One of the pioneers of computer interaction studies was Robert B. Miller. In the 1960s he wrote an article titled ‘Response time in man-computer conversational transactions’: Response Time in Man-Computer Conversational Transactions


The literature concerning man-computer transactions abounds in controversy about the limits of “system response time” to a user’s command or inquiry at a terminal. Two major semantic issues prohibit resolving this controversy. One issue centers around the question of “Response time to what?” The implication is that different human purposes and actions will have different acceptable or useful response times.

A response time of one tenth of a second is viewed as instantaneous, a response within 1 second is fast enough for users to feel they are interacting freely with the information. The upper limit of the response times should stay below 10 seconds to keep the user’s attention focused.

Millers research concludes that for effective communication a response should be presented to the end user within two seconds after the end user started the request. This 2 second response time was viewed as the ideal response time by Miller.

Just like performance is linked very closely to end user experience in End User Computing, this also holds true for websites, whether they are internal websites like Microsoft Sharepoint or the GO-EUC website for example.


As expected, because this was a different kind of research this also meant a different setup because the standard testing methodology didn’t apply here.

For this research the GO-EUC lab was not used, and instead all of the tests were conducted from my personal workstation: a Dell XPS 13 2020 model with a Intel Core i7 1065G7 processor and 16GB of memory running Windows 10 Pro 20H2.

For the webbrowser, Chrome 64-bit version 88.0.4324.190 was used, which was the latest version available at time of testing.

As mentioned in previous GO-EUC researches, as a general rule it would not be advisable running tests from a personal device because we cannot rule out any outside influence here. For example I had Teams running and Defender ATP was still turned on, which all could influence the results.

However, because the focus is on the comparison between the two scenarios and both tests are performed on the same machine under the same conditions, and both tests were done relatively quickly after each other, the variances between the two tests should not have a significant influence on the overall results.

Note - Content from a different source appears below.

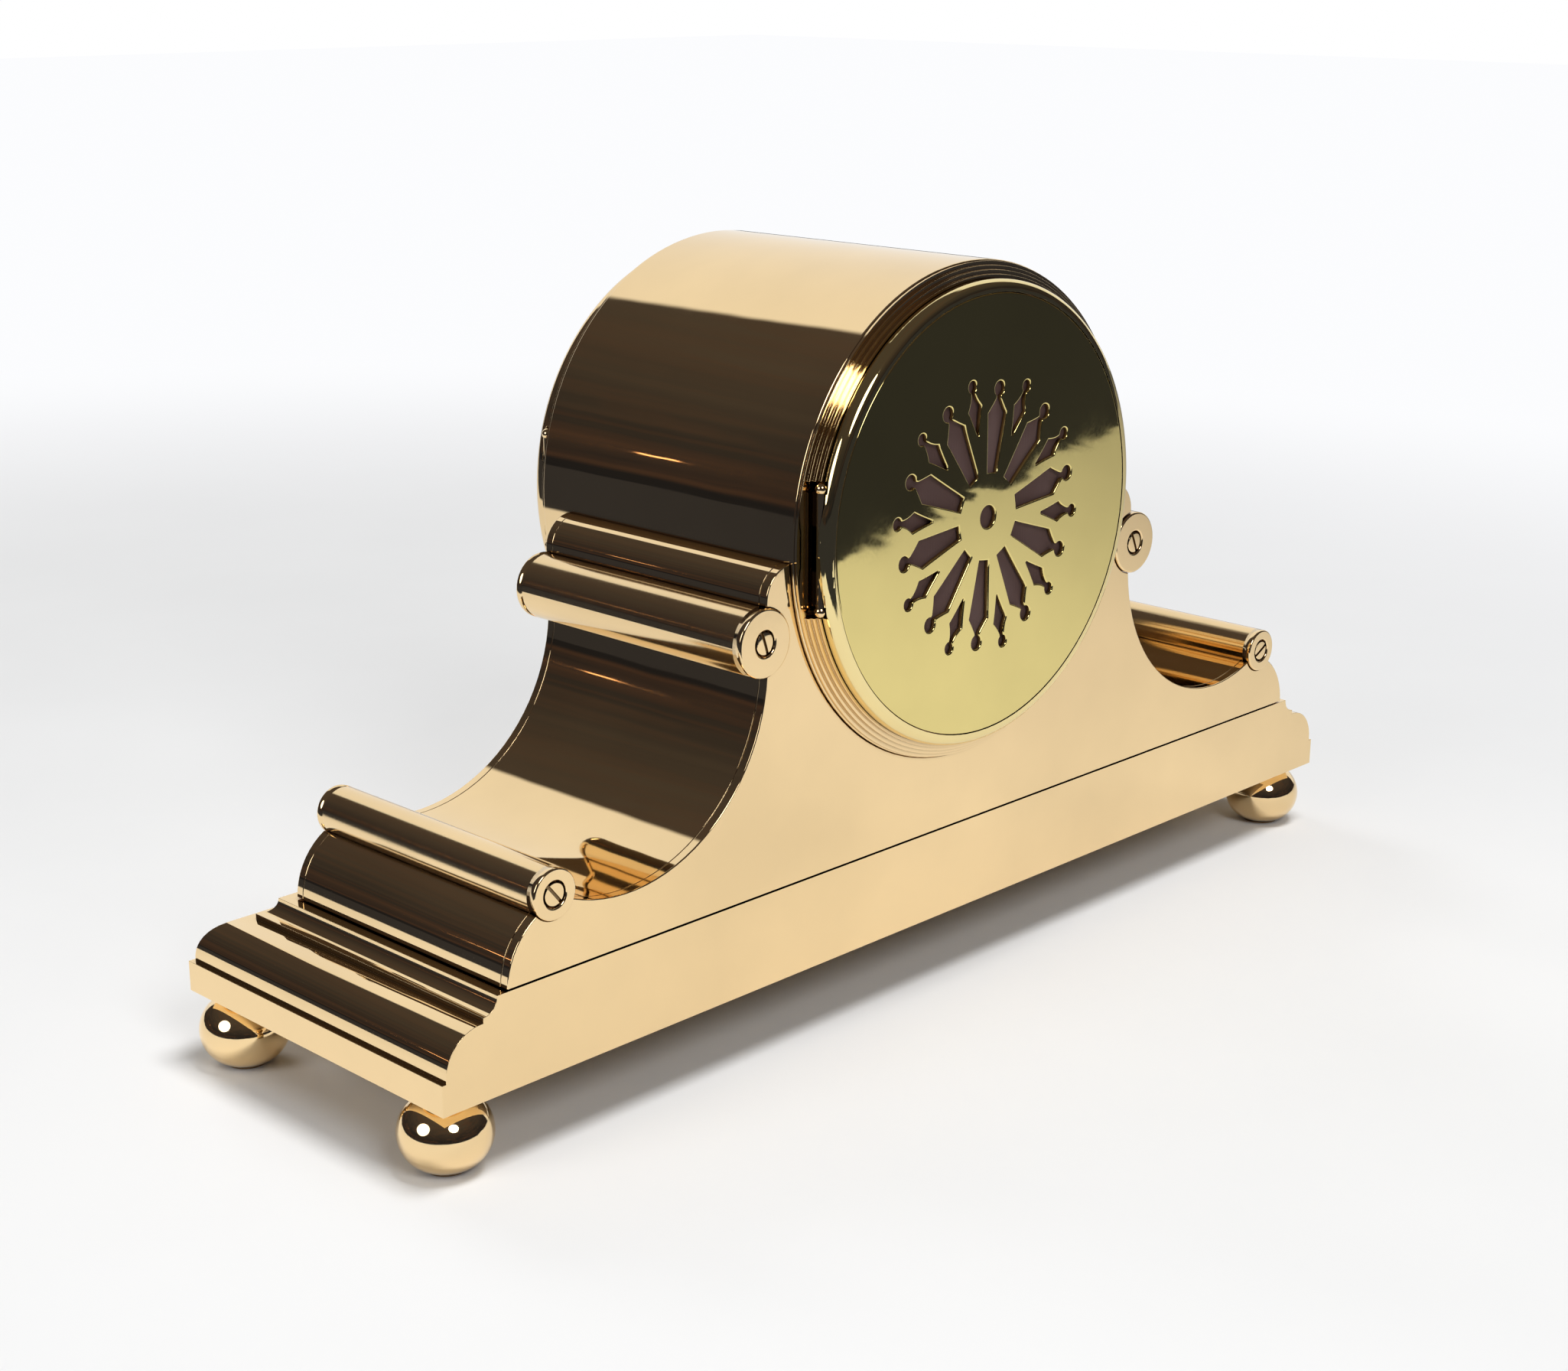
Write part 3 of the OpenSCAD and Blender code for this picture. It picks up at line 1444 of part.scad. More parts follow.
function click_place(s) = [s * (barrel_out + click_p[0]), click_p[1] - barrel_down];
module click(s) {
    // Drawn from the ratchet's middle, then moved so that the stud is at the origin
    boss = 1.8;
    v = [click_tip[0] - click_p[0], click_p[1] - click_tip[1]];
    color(steel_c) behind(ratchet_at, click_place(s)) linear_extrude(height = ratchet_t)
        mirror([s > 0 ? 0 : 1, 0]) difference() {
            union() {
                circle(r = boss);
                polygon([[-boss, 0], v, v + [boss / 2, 0], [boss, 0]]);
            }
            circle(r = stud_r + run);
        }
}
module time_click() click(1);
module strike_click() click(-1);

// Strike train
module strike_wheel() {
    lifting_pins = 8;
    pin_l = 2;
    color(brass_c) {
        wheel(second_at, wheel_t, pin_p, pin_teeth, pin_m, local_turn(pin_p, fly_p));
        pinion(great_at - end_shake, great_t + 2 * end_shake, pin_p, pin_leaves, barrel_m,
            gap_turn(pin_p, strike_p, pin_leaves));
        arbor(pin_p, between(fine_arbor_r));
        for (i = [0 : lifting_pins - 1])
            arbor(pin_p + polar(lifting_r, i * 360 / lifting_pins),
                [[second_at + wheel_t / 2, second_at + wheel_t + pin_l, pivot_r]]);
    }
}

module fly() {
    vane_r = 8;
    vane_l = 14;
    vane_t = 0.6;
    color(brass_c) {
        pinion(second_at - end_shake, wheel_t + 2 * end_shake, fly_p, fly_leaves, pin_m,
            gap_turn(fly_p, pin_p, fly_leaves));
        arbor(fly_p, between(fine_arbor_r));
        behind(vane_at, fly_p) translate([-vane_r, -vane_t / 2, 0]) cube([2 * vane_r, vane_t, vane_l]);
        arbor(fly_p, [[vane_at - over, vane_at + vane_l + over, arbor_r + vane_t]]);
    }
}

module hammer() {
    tail_at = second_at + wheel_t + 2 * end_shake;
    tail_t = 1.2;
    tail_w = 1.6;
    beam_t = 1.5;
    beam_w = 2;
    head_back = 2.5;
    tail_v = [tail_p[0] - hammer_p[0], hammer_p[1] - tail_p[1]];
    head_v = [head_p[0] - hammer_p[0], hammer_p[1] - head_p[1]];
    color(brass_c) {
        arbor(hammer_p, [[front_plate_at + end_shake, front_in_at + end_shake, pivot_r],
            [front_in_at + end_shake, arm_at + beam_t, hammer_arbor_r],
            [tail_at - end_shake, tail_at + tail_t, pipe_r],
            [arm_at - end_shake, arm_at + beam_t, pipe_r]]);
        behind(tail_at, hammer_p) linear_extrude(height = tail_t) bar_2d([0, 0], tail_v, tail_w);
        behind(arm_at, hammer_p) linear_extrude(height = beam_t) bar_2d([0, 0], head_v, beam_w);
        arbor(head_p, [[arm_at - head_back, arm_at + beam_t + head_back, hammer_head_r]]);
    }
}

base_moulding();
base_plate();
feet();
base_screws();
front_plate();
rear_plate();
end_covers();
sweep_left();
sweep_right();
shoulders();
case_floor();
tie_rods();
rod_caps();
rod_screws();
drum_shell();
rear_ring();
front_ring();
hinge_leaves();
hinge_pins();
rear_door_rim();
fret_plate();
sound_cloth();
cloth_ring();
front_bezel();
bezel_glass();
glass_ring();
dial_plate();
dial_numerals();
movement_front_plate();
movement_rear_plate();
pillars();
movement_straps();
movement_screws();
platform();
bell_post();
bell();
centre_wheel();
cannon_pinion();
minute_hand();
hour_wheel();
hour_hand();
minute_wheel();
second_wheel();
third_wheel();
fourth_wheel();
escape_wheel();
pallet_lever();
balance_wheel();
hairspring();
time_barrel();
time_mainspring();
time_arbor();
strike_barrel();
strike_mainspring();
strike_arbor();
strike_wheel();
fly();
hammer();
time_click();
strike_click();
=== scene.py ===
"""Polished brass tambour clock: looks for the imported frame."""
import json
import math

import bmesh
import bpy
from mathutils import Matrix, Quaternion, Vector

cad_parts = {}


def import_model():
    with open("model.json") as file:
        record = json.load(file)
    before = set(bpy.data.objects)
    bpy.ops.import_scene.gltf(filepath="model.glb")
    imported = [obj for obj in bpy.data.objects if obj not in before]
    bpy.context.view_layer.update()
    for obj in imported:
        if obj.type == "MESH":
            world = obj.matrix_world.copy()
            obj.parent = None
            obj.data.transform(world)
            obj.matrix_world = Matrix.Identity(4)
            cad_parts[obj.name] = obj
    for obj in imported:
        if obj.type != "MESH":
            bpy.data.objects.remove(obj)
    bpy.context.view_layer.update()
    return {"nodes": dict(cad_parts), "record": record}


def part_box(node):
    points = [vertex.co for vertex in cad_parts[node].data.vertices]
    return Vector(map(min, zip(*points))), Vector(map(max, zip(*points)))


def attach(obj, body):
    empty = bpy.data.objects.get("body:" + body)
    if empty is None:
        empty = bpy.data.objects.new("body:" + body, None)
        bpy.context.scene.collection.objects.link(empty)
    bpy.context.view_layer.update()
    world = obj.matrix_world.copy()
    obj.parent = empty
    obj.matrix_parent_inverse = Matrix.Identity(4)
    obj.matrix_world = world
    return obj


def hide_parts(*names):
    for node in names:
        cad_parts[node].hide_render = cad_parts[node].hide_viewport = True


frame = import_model()
nodes = frame["nodes"]
MM = 0.001

# Camera, fitted to the photograph
CAMERA_AT = Vector((546.9, 509.9, 307.1)) * MM
CAMERA_AIM = Vector((-0.3, -19.9, 78.4)) * MM
CAMERA_ROLL = math.radians(0.18)
CAMERA_LENS = 56.5
CAMERA_SENSOR = 36

# Tints
CASE_BRASS = (0.96, 0.72, 0.40)
FRET_BRASS = (0.82, 0.68, 0.27)
RIM_BRASS = (0.93, 0.76, 0.37)
RAW_BRASS = (0.34, 0.24, 0.13)
MOVEMENT_BRASS = (0.78, 0.62, 0.33)
# Painted shade: the colour that the brass takes in its corners and joints
CORNER_SHADE_TINT = (0.20, 0.11, 0.055)
STEEL = (0.56, 0.56, 0.57)
DARK_STEEL = (0.20, 0.21, 0.24)
BLUED_STEEL = (0.03, 0.05, 0.20)
BELL_METAL = (0.66, 0.63, 0.56)
DIAL_CREAM = (0.93, 0.89, 0.77)
NUMERAL_BLACK = (0.015, 0.014, 0.013)
CLOTH = (0.13, 0.055, 0.045)
GLASS = (0.97, 0.99, 0.98)


# Nodes
NOISE_AT = (0.35, 0.65)   # most values of a noise lie between these
MIX_FIRST = 6             # a Mix node's sockets for colours come after those for numbers and vectors
MIX_SECOND = 7
MIX_RESULT = 2


def new_material(name):
    """Material, its node tree and its shader."""
    material = bpy.data.materials.new(name)
    material.use_nodes = True
    tree = material.node_tree
    return material, tree, tree.nodes["Principled BSDF"]


def set_inputs(node, **inputs):
    """Sets a node's named inputs to numbers or colours."""
    for key, value in inputs.items():
        node.inputs[key.replace("_", " ")].default_value = value
    return node


def add(tree, kind, **inputs):
    return set_inputs(tree.nodes.new(kind), **inputs)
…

In order to simulate the tests, a custom Python script in combination with the Selenium framework is used.

Selenium is a web testing framework that can be used to automate browsers. It consists of a WebDriver for the browser used (in this case Chrome was used and therefore the Chrome WebDriver), and a Python script to automate loading the webpages and gathering the testing results. The WebDriver is the component that drives a browser natively, as a user would, either locally or on a remote machine using the Selenium server. Always make sure to match the Chrome version and the Chrome WebDriver versions: WebDriver for Chrome (

More information on Selenium can be found on their website:

Please note that Selenium is not primarily designed for web performance testing; it’s a browser automation framework. There are many other frameworks and tools out there that do a much better job, but in this specific case it fits the bill.

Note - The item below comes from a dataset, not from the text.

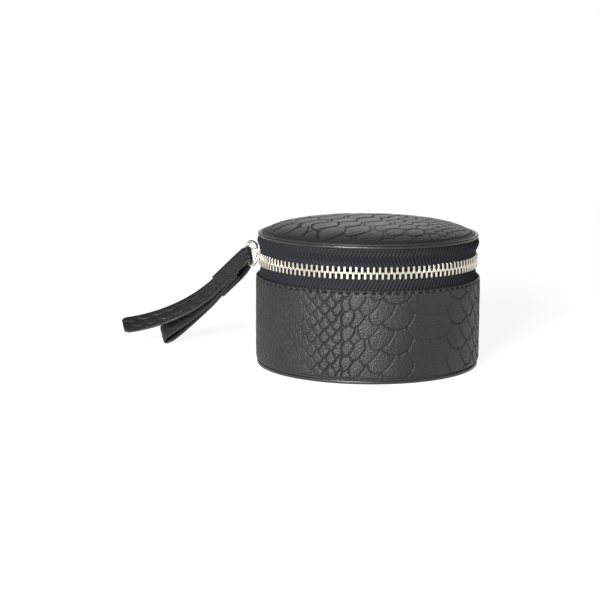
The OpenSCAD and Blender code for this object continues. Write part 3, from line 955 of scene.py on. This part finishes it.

In the script, Selenium was used to open the test hyperlink, measure the time it took to load the page and save the results to CSV file for analysis. These tests were automated and repeated 100 times to get more accurate results.

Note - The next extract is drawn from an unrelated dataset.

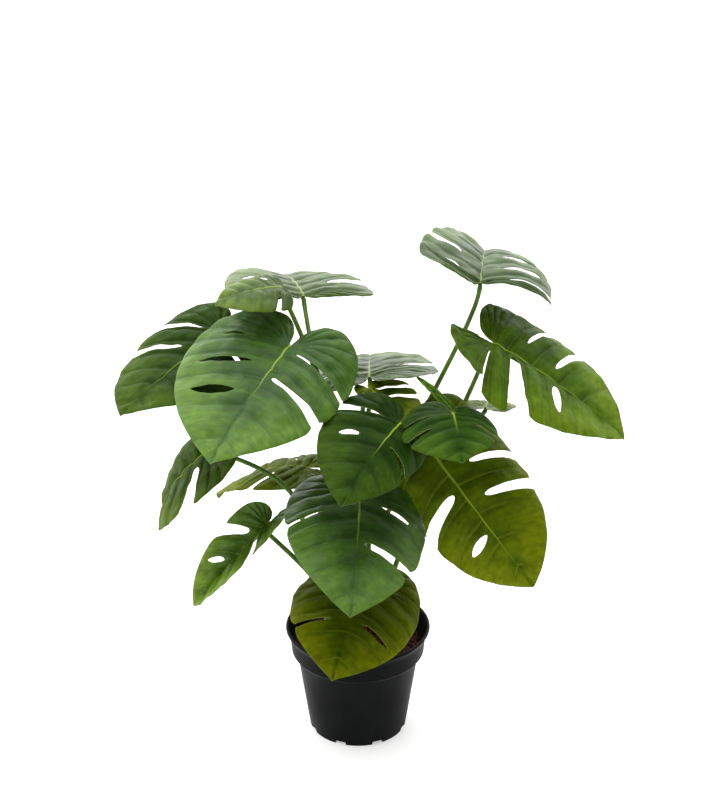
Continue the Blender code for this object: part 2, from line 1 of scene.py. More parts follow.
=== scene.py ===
"""Potted monstera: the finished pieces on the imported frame, materials and stage.

Lengths in the helpers are millimetres; a mesh is made in metres with Z up, the front of
the plant faces -Y and the pot stands on z = 0. The whole file is laid out as an add-on,
with one operator for each group of like pieces.
"""

import math
from collections import Counter
from functools import partial

import bmesh
import bpy
import numpy as np
from bpy.props import (
    BoolProperty,
    FloatProperty,
    FloatVectorProperty,
    IntProperty,
    PointerProperty,
)
from mathutils import Matrix, Vector, noise
from mathutils.geometry import delaunay_2d_cdt


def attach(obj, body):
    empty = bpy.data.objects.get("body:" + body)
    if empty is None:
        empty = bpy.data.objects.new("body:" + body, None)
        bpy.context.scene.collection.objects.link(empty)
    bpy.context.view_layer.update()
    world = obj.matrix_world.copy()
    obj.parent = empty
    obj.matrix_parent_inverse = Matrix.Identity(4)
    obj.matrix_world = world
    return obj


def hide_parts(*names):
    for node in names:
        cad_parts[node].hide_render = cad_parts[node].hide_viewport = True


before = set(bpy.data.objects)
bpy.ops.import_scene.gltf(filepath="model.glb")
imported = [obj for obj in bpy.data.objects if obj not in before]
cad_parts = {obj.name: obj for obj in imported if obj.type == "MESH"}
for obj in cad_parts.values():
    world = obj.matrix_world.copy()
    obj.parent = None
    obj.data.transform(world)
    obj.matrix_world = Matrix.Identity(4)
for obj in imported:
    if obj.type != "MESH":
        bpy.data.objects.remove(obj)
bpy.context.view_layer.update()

bl_info = {
    "name": "Potted Monstera",
    "version": (1, 0, 0),
    "blender": (4, 5, 0),
    "location": "3D View > Sidebar > Monstera",
    "description": "A monstera in its nursery pot, with soil, stems and cut leaves",
    "category": "Object",
}

MM = 0.001
ROOT = "root"

# Margin of one half blade as (vein number, forward, sideways), in blade lengths.
# It runs from the notch at the stem, round the basal lobe, to the tip.
MARGIN = (
    (-1.00, -0.015, 0.006),
    (-0.86, -0.140, 0.035),
    (-0.70, -0.235, 0.115),
    (-0.52, -0.268, 0.245),
    (-0.35, -0.222, 0.378),
    (-0.18, -0.115, 0.478),
    (0.00, 0.025, 0.535),
    (0.15, 0.165, 0.555),
    (0.30, 0.310, 0.538),
    (0.45, 0.455, 0.500),
    (0.60, 0.600, 0.430),
    (0.74, 0.738, 0.330),
    (0.86, 0.855, 0.210),
    (0.94, 0.936, 0.102),
    (1.00, 1.000, 0.000),
)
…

In order to measure the performance the performance timing events were utilized: . The PerformanceTiming interface is a legacy interface which contains properties that offer performance timing information for various events which occur during the loading and use of the current page. This will result in a PerformanceTiming object from which backend performance and the frontend performance were taken as primary data points.

The back-end performance starts measurement starts when the simulated user starts the navigation up until the first response from the backend is registered. The front-end performance measures the time between the moment the user receives the first response from the backend until the DOM is complete.


Image courtesy of

More detailed, the back-end performance measures the flow between navigationStart and responseEnd as shown in the following diagram:


Image courtesy of

The frontend performance on the other hand is measured from responseStart -> responseEnd -> domLoading -> domInteractive -> domContentLoaded -> domComplete. Illustrated in the diagram below:


Image courtesy of

The total loading time can be calculated by adding up the backend and the frontend measurements.

The code used for this research was based upon the code from Marcus Kazmierczak from his 2018 blog post: Use Python + Selenium to Automate Web Timing

The script used is available on GitHub. Please note this is functional code, it’s not meant to run in a production environment. There is only minimal error handeling and the code was only tested on a Windows platform.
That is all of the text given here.